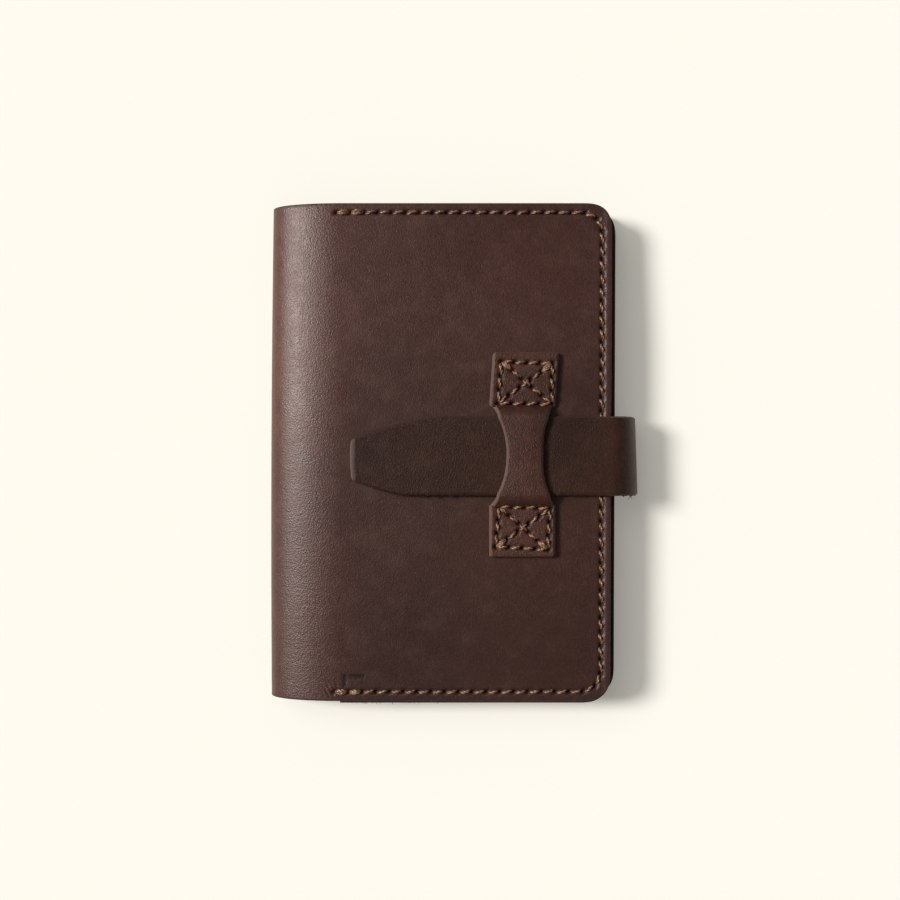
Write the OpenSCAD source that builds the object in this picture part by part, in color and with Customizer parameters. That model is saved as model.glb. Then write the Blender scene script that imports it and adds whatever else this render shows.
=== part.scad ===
// Leather cover for a pocket notebook, closed, lying on its back.
//
// One hide runs from the front panel round the spine to the back panel, with a
// sleeve sewn inside each panel for the notebook's covers. A strap is sewn under
// the back panel, bends round the fore edge and its tongue slips under a keeper
// on the front panel.
//
// Frame: +X from the spine to the fore edge, +Y up the page, +Z out of the front
// panel. The origin is on the table, midway between the spine and the strap's
// bend, and midway up the hide.

/* [Cover] */
// Height of the hide, along the spine
cover_h = 152; // [120:1:220]
// Width from the outside of the spine to the front panel's fore edge
cover_w = 104.4; // [86:0.2:160]
// How far the back panel runs on past the front panel's fore edge
back_extra = 2.8; // [0:0.1:5]
// Radius of the two corners at the fore edge
corner_r = 9; // [5:0.5:16]
// Thickness of the hide
hide_t = 2.2; // [1.6:0.1:2.8]
// Clear height between the two sleeves, for the notebook
notebook_gap = 6.4; // [5:0.1:16]

/* [Spine] */
// How far the spine's curve runs back over the front
shoulder_run = 22; // [14:0.5:30]
// Drop from the front face to the outermost line of the spine
shoulder_drop = 9.5; // [7:0.1:10.5]
// How far the spine's lower curve runs back under the cover
heel_run = 12; // [8:0.5:16]
// Gap between the panels at each fold
fold_gap = 0.3; // [0.2:0.05:0.6]

/* [Sleeves] */
// Thickness of a sleeve
sleeve_t = 1.4; // [1:0.1:2]
// Slack between a sleeve and its panel, where the notebook's cover goes
pocket_gap = 0.5; // [0.3:0.05:0.7]
// Width of the sewn margin round a pocket
pocket_margin = 5; // [4:0.5:8]
// How far a sleeve stands past the hide at the foot
sleeve_proud = 0.9; // [0:0.1:1.5]

/* [Strap] */
// Width of the strap
strap_w = 24.2; // [14:0.1:32]
// Thickness of the strap
strap_t = 2.2; // [1.6:0.1:2.8]
// How far the tongue reaches back from the fore edge
tongue_reach = 78.8; // [60:0.2:86]
// How far the tail runs back under the cover from the fore edge
tail_reach = 60; // [50:1:70]
// Width of the tongue's blunt tip
tip_w = 13; // [8:0.5:16]
// Length of the tip's taper on its lower side
tip_taper = 16; // [10:0.5:24]
// Height of the strap's centre line from the middle of the hide
strap_y = -1.1; // [-3:0.1:3]

/* [Keeper] */
// Length of each of its two pads that lies flat on the panel
pad_flat = 16; // [15.5:0.1:20]
// Width of the pads
pad_w = 20.5; // [18:0.5:26]
// Length of each pad as far as the start of the waist
pad_len = 16.2; // [15:0.2:18]
// Width of the waist over the strap
waist_w = 10.8; // [8:0.2:14]
// Thickness of the keeper
keeper_t = 2.2; // [1.6:0.1:2.8]
// Distance of its centre line from the front panel's fore edge
keeper_inset = 26.2; // [20:0.2:40]
// Height of its middle from the middle of the hide
keeper_y = -0.7; // [-3:0.1:3]
// Slip between the strap and the pieces it passes
slip = 0.5; // [0.4:0.05:0.8]
// Clearance between the strap's bend and the back panel's edge
edge_gap = 0.3; // [0.2:0.05:1]
// Run of the keeper's rise from the panel to over the strap
rise_run = 2.6; // [2:0.1:4]

/* [Stitches] */
// Spacing of the holes, six to the inch
pitch = 4.23; // [3:0.01:5]
// Spacing of the holes in the sewn boxes
box_pitch = 3.9; // [3:0.01:5]
// Distance of a seam from the edge
seam_inset = 3; // [2.4:0.1:4]
// Thickness of the thread
thread_d = 0.8; // [0.6:0.05:1]
// How far a stitch stands out of the leather
thread_proud = 0.2; // [0.1:0.05:0.25]
// Width of each sewn box
box_w = 15.5; // [12:0.5:18]
// Height of each sewn box
box_h = 12.7; // [10:0.1:13]
// Distance of a pad's box from the pad's outer edge
box_inset = 2.4; // [2:0.1:3]

/* [Hidden] */

// Heights of the layers, from the table up
z_back = strap_t;
z_back_in = z_back + hide_t;
z_back_top = z_back_in + sleeve_t;
z_front_foot = z_back_top + notebook_gap;
z_front_in = z_front_foot + sleeve_t;
z_front = z_front_in + hide_t;
z_tongue = z_front + slip;
z_tongue_top = z_tongue + strap_t;
z_waist = z_tongue_top + slip;
z_waist_top = z_waist + keeper_t;

// How far the strap's bend stands out past the front panel's fore edge
bend_reach = z_tongue_top / 2;

// Places along X
x_spine = -(cover_w + bend_reach) / 2;
x_edge = x_spine + cover_w;
x_back_edge = x_edge + back_extra;
x_flat = x_spine + shoulder_run;
x_heel = x_spine + heel_run;
x_tail = x_edge - tail_reach;
x_lift = x_tail - 2;
x_tip = x_edge - tongue_reach;
x_under = x_back_edge + edge_gap;
x_out = x_edge + bend_reach;
x_keeper = x_edge - keeper_inset;
x_seam = x_flat - 1.5;

// The keeper spans the strap with slip to spare, rises at each side and ends in pads
keeper_span = strap_w / 2 + slip;
keeper_len = 2 * (keeper_span + rise_run + pad_flat);

// The spine's outermost line, and the two fold lines as angles round its curves
z_nose = z_front - shoulder_drop;
fold_up = 56;
fold_low = 51;

// Steps round each curve
curve_steps = 10;
overlap = 1;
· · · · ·
Exercise task: Nothing should be left out: repeat all of the data exactly.

Correct response:
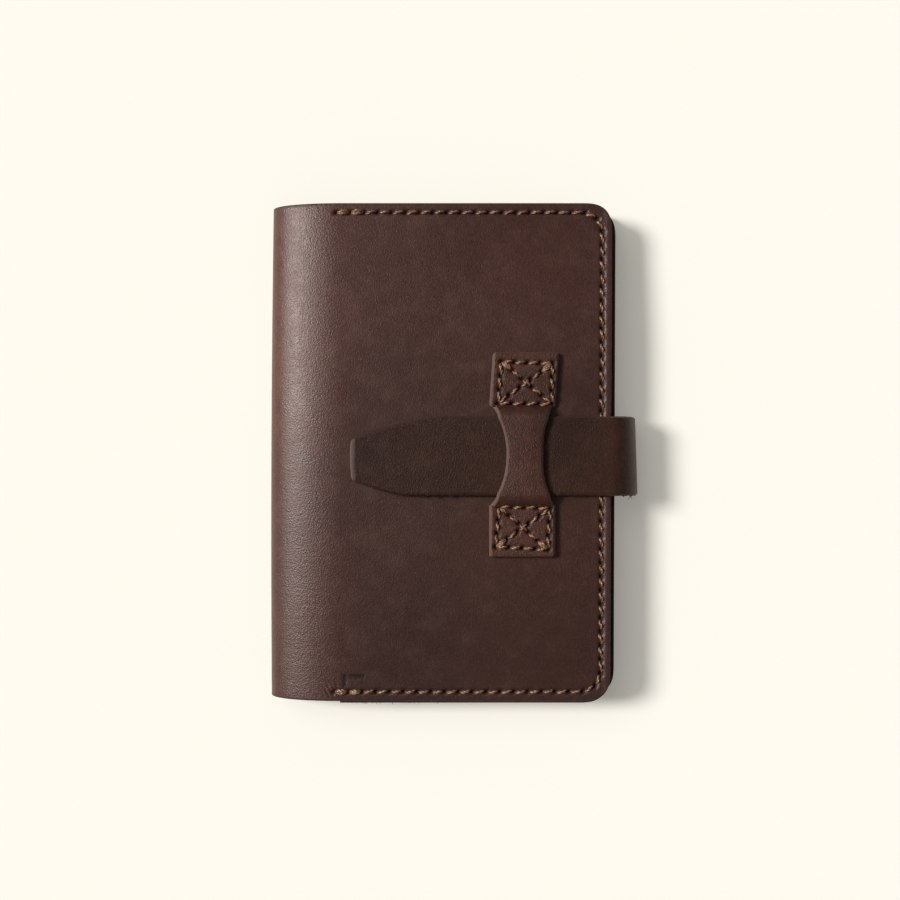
Write the OpenSCAD source that builds the object in this picture part by part, in color and with Customizer parameters. That model is saved as model.glb. Then write the Blender scene script that imports it and adds whatever else this render shows.
=== part.scad ===
// Leather cover for a pocket notebook, closed, lying on its back.
//
// One hide runs from the front panel round the spine to the back panel, with a
// sleeve sewn inside each panel for the notebook's covers. A strap is sewn under
// the back panel, bends round the fore edge and its tongue slips under a keeper
// on the front panel.
//
// Frame: +X from the spine to the fore edge, +Y up the page, +Z out of the front
// panel. The origin is on the table, midway between the spine and the strap's
// bend, and midway up the hide.

/* [Cover] */
// Height of the hide, along the spine
cover_h = 152; // [120:1:220]
// Width from the outside of the spine to the front panel's fore edge
cover_w = 104.4; // [86:0.2:160]
// How far the back panel runs on past the front panel's fore edge
back_extra = 2.8; // [0:0.1:5]
// Radius of the two corners at the fore edge
corner_r = 9; // [5:0.5:16]
// Thickness of the hide
hide_t = 2.2; // [1.6:0.1:2.8]
// Clear height between the two sleeves, for the notebook
notebook_gap = 6.4; // [5:0.1:16]

/* [Spine] */
// How far the spine's curve runs back over the front
shoulder_run = 22; // [14:0.5:30]
// Drop from the front face to the outermost line of the spine
shoulder_drop = 9.5; // [7:0.1:10.5]
// How far the spine's lower curve runs back under the cover
heel_run = 12; // [8:0.5:16]
// Gap between the panels at each fold
fold_gap = 0.3; // [0.2:0.05:0.6]

/* [Sleeves] */
// Thickness of a sleeve
sleeve_t = 1.4; // [1:0.1:2]
// Slack between a sleeve and its panel, where the notebook's cover goes
pocket_gap = 0.5; // [0.3:0.05:0.7]
// Width of the sewn margin round a pocket
pocket_margin = 5; // [4:0.5:8]
// How far a sleeve stands past the hide at the foot
sleeve_proud = 0.9; // [0:0.1:1.5]

/* [Strap] */
// Width of the strap
strap_w = 24.2; // [14:0.1:32]
// Thickness of the strap
strap_t = 2.2; // [1.6:0.1:2.8]
// How far the tongue reaches back from the fore edge
tongue_reach = 78.8; // [60:0.2:86]
// How far the tail runs back under the cover from the fore edge
tail_reach = 60; // [50:1:70]
// Width of the tongue's blunt tip
tip_w = 13; // [8:0.5:16]
// Length of the tip's taper on its lower side
tip_taper = 16; // [10:0.5:24]
// Height of the strap's centre line from the middle of the hide
strap_y = -1.1; // [-3:0.1:3]

/* [Keeper] */
// Length of each of its two pads that lies flat on the panel
pad_flat = 16; // [15.5:0.1:20]
// Width of the pads
pad_w = 20.5; // [18:0.5:26]
// Length of each pad as far as the start of the waist
pad_len = 16.2; // [15:0.2:18]
// Width of the waist over the strap
waist_w = 10.8; // [8:0.2:14]
// Thickness of the keeper
keeper_t = 2.2; // [1.6:0.1:2.8]
// Distance of its centre line from the front panel's fore edge
keeper_inset = 26.2; // [20:0.2:40]
// Height of its middle from the middle of the hide
keeper_y = -0.7; // [-3:0.1:3]
// Slip between the strap and the pieces it passes
slip = 0.5; // [0.4:0.05:0.8]
// Clearance between the strap's bend and the back panel's edge
edge_gap = 0.3; // [0.2:0.05:1]
// Run of the keeper's rise from the panel to over the strap
rise_run = 2.6; // [2:0.1:4]

/* [Stitches] */
// Spacing of the holes, six to the inch
pitch = 4.23; // [3:0.01:5]
// Spacing of the holes in the sewn boxes
box_pitch = 3.9; // [3:0.01:5]
// Distance of a seam from the edge
seam_inset = 3; // [2.4:0.1:4]
// Thickness of the thread
thread_d = 0.8; // [0.6:0.05:1]
// How far a stitch stands out of the leather
thread_proud = 0.2; // [0.1:0.05:0.25]
// Width of each sewn box
box_w = 15.5; // [12:0.5:18]
// Height of each sewn box
box_h = 12.7; // [10:0.1:13]
// Distance of a pad's box from the pad's outer edge
box_inset = 2.4; // [2:0.1:3]

/* [Hidden] */

// Heights of the layers, from the table up
z_back = strap_t;
z_back_in = z_back + hide_t;
z_back_top = z_back_in + sleeve_t;
z_front_foot = z_back_top + notebook_gap;
z_front_in = z_front_foot + sleeve_t;
z_front = z_front_in + hide_t;
z_tongue = z_front + slip;
z_tongue_top = z_tongue + strap_t;
z_waist = z_tongue_top + slip;
z_waist_top = z_waist + keeper_t;

// How far the strap's bend stands out past the front panel's fore edge
bend_reach = z_tongue_top / 2;

// Places along X
x_spine = -(cover_w + bend_reach) / 2;
x_edge = x_spine + cover_w;
x_back_edge = x_edge + back_extra;
x_flat = x_spine + shoulder_run;
x_heel = x_spine + heel_run;
x_tail = x_edge - tail_reach;
x_lift = x_tail - 2;
x_tip = x_edge - tongue_reach;
x_under = x_back_edge + edge_gap;
x_out = x_edge + bend_reach;
x_keeper = x_edge - keeper_inset;
x_seam = x_flat - 1.5;

// The keeper spans the strap with slip to spare, rises at each side and ends in pads
keeper_span = strap_w / 2 + slip;
keeper_len = 2 * (keeper_span + rise_run + pad_flat);

// The spine's outermost line, and the two fold lines as angles round its curves
z_nose = z_front - shoulder_drop;
fold_up = 56;
fold_low = 51;

// Steps round each curve
curve_steps = 10;
overlap = 1;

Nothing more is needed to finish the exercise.